If you are suffering, or about to suffer, a significant hardship
because of the way Internal Revenue laws are being carried out, you
may ask for special help from IRS's Problem Resolution Office. The
Taxpayer Bill of Rights gave the IRS's Taxpayer Advocate the
authority to issue Taxpayer Assistance Orders. This authority allows
the Taxpayer Advocate to suspend, delay, stop, or speed-up IRS
actions when a person is suffering or about to suffer a significant
hardship. The Taxpayer Advocate passed this authority along to the
Problem Resolution Officers in IRS districts and service centers.

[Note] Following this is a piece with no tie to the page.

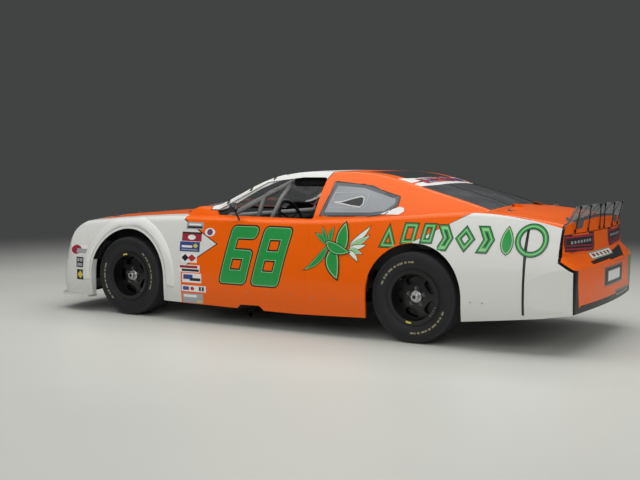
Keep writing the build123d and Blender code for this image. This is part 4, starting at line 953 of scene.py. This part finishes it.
for side, name in SIDES:
    tubes, foam, net = bmesh.new(), bmesh.new(), bmesh.new()
    for points in BARS_IN_WINDOW:
        hose(tubes, points, BAR_RADIUS, side)
    for points in FOAM:
        hose(foam, points, FOAM_RADIUS, side)
        for spot, after in zip(map(Vector, points), map(Vector, points[1:])):
            middle, step = (spot + after) / 2, (after - spot).normalized() * TIE_HALF
            hose(foam, (middle - step, middle + step), TIE_RADIUS, side)
    for k in range(6):                          # let down, the net hangs in folds behind the door
        x = NET_BACK + (NET_FRONT - NET_BACK) * k / 5
        hose(net, ((x, NET_Y, NET_TOP - 0.02), (x + 0.05, NET_Y + 0.02, NET_TOP - 0.07),
                   (x + 0.02, NET_Y - 0.015, NET_TOP - 0.15)), 0.016, side, flat_to=0.25)
    for k in range(3):
        z = NET_TOP - 0.035 - 0.04 * k
        hose(net, ((NET_BACK, NET_Y + 0.01, z), ((NET_BACK + NET_FRONT) / 2, NET_Y + 0.025, z - 0.01),
                   (NET_FRONT + 0.04, NET_Y + 0.01, z)), 0.012, side, flat_to=0.3)
    piece(name + "_window_bars", tubes, [grey_enamel], smooth=True)
    piece(name + "_bar_foam", foam, [foam_wrap], smooth=True)
    piece(name + "_window_net", net, [belt_webbing], smooth=True)
print("cabin bars wrapped")

# %% Belts, headrest and controls
SEAT_Y, BELT_X, BELT_HALF = 0.388, -0.270, 0.085
DIALS = ((0.30, 0.815, 0.030), (0.388, 0.825, 0.044), (0.476, 0.815, 0.030), (0.20, 0.800, 0.030),
         (0.10, 0.800, 0.030))                               # y, z and radius
belts, rest = bmesh.new(), bmesh.new()
for side in (-1, 1):
    across = side * BELT_HALF
    y = SEAT_Y + across
    hose(belts, ((-0.416, y, 0.880), (-0.350, y, 0.960), (-0.300, y, 0.930), (BELT_X, y, 0.800),
                 (BELT_X + 0.03, y - across * 0.3, 0.640), (BELT_X + 0.09, SEAT_Y + across * 0.35, 0.500)),
         0.036, sides=10, flat_to=0.10)
    hose(belts, ((-0.150, SEAT_Y + across * 2.1, 0.470), (-0.160, SEAT_Y + across * 1.2, 0.500),
                 (-0.172, SEAT_Y + across * 0.2, 0.500)), 0.034, sides=10, flat_to=0.12)
    hose(rest, ((-0.365, SEAT_Y + side * 0.150, 1.010), (-0.300, SEAT_Y + side * 0.165, 1.005),
                (-0.200, SEAT_Y + side * 0.160, 0.990)), 0.038, flat_to=0.75)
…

A significant hardship is something more than an inconvenience to
you. IRS enforcement action, such as a levy on wages or a bank
account, or the seizure of property, is NOT, a significant hardship.

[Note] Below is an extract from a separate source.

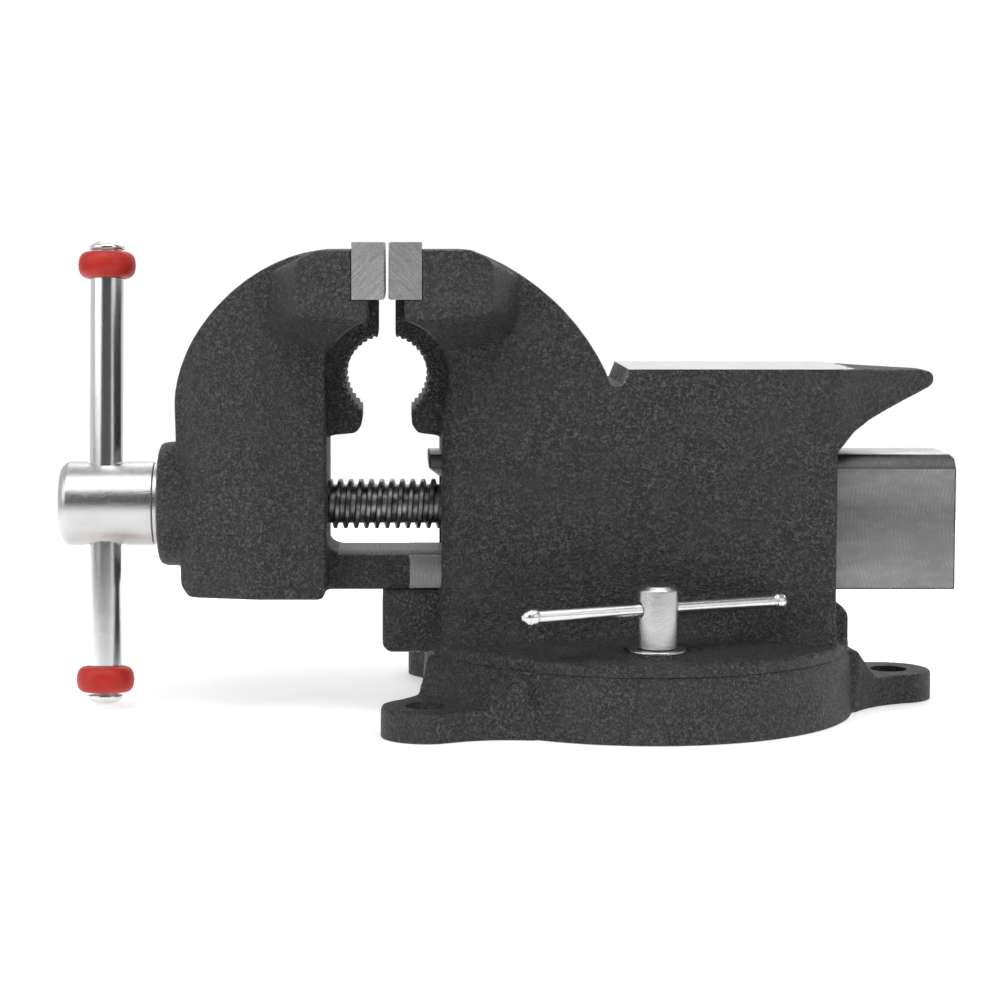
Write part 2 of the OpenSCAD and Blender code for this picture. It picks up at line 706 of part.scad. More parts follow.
// Lead screw: a plain shank through the moving jaw, then the thread, drawn as evenly pitched ridges
module main_screw() {
    root_r = thread_r - thread_depth;
    thread_x = inner_x - 1;
    turns = floor((screw_end_x - thread_x - 4) / thread_pitch);
    flank = thread_depth * tan(15);
    crest = (thread_pitch - 2 * flank) / 2;
    color([0.2, 0.2, 0.21]) translate([0, 0, screw_z]) difference() {
        rotate([0, 90, 0]) rotate_extrude() polygon(concat(
            [[0, boss_x - thrust_t - shank_in_head], [shank_r, boss_x - thrust_t - shank_in_head],
             [shank_r, collar_x - face_gap], [thread_r - 0.5, collar_x - face_gap], [thread_r - 0.5, thread_x - 1],
             [root_r, thread_x]],
            [for (i = [0:turns - 1], p = [[root_r, crest / 2], [thread_r, crest / 2 + flank],
                [thread_r, crest * 1.5 + flank], [root_r, crest * 1.5 + 2 * flank]])
                [p[0], thread_x + i * thread_pitch + p[1]]],
            [[root_r, screw_end_x - 1], [root_r - 1, screw_end_x], [0, screw_end_x]]
        ));
        translate([head_pin_x, 0, -head_d / 2]) cylinder(d = pin_d, h = head_d - 4);
        translate([collar_x + collar_l / 2, 0, -collar_d]) cylinder(d = pin_d, h = 2 * collar_d);
    }
}

module thrust_washer() {
    color([0.7, 0.7, 0.7]) translate([0, 0, screw_z]) difference() {
        along_x(head_d / 2 - 0.5, boss_x - thrust_t, boss_x - face_gap);
        along_x(shank_r + run_fit, boss_x - thrust_t - 1, boss_x + 1);
    }
}

// Spindle head with its cross hole for the handle
module spindle_head() {
    edge = 1.5;
    color([0.8, 0.8, 0.8]) difference() {
        translate([0, 0, screw_z]) difference() {
            rotate([0, 90, 0]) rotate_extrude() polygon([
                [0, head_x], [head_d / 2 - edge, head_x], [head_d / 2, head_x + edge],
                [head_d / 2, head_x + head_l - edge / 2], [head_d / 2 - edge / 2, head_x + head_l],
                [0, head_x + head_l]
            ]);
            along_x(shank_r, head_x + head_l - shank_in_head, head_x + head_l + 1);
            translate([head_pin_x, 0, -head_d / 2 - 1]) cylinder(d = pin_d, h = head_d - 3);
        }
        on_handle() cylinder(r = handle_d / 2 + run_fit, h = head_d + 4, center = true);
    }
}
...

Examples of significant hardship include the loss of housing, the
shut-off of utilities, and being unable to obtain food, keep your
job, or buy needed medication.
Hardship refers to the way the law is applied to you and not to the
law itself. Problem Resolution Officers do not have the authority to
overrule the tax laws.
You should first try to resolve tax problems with the IRS office that
most recently contacted you. But, if an IRS action or inaction will
cause you a significant hardship, you may apply for help in one of
two ways. First, you may call the IRS at 1-800-829- 1040, and ask
that a Form 911, Application for Taxpayer Assistance Order to Relieve
Hardship, be prepared for you.
Secondly, you may complete Form 911 yourself and send it to the
Problem Resolution Officer for the IRS district in which you live.
You may get Form 911 from your local IRS office or by calling
1-800-829-3676. The Problem Resolution Officer will review your
completed application and advise you of the action taken.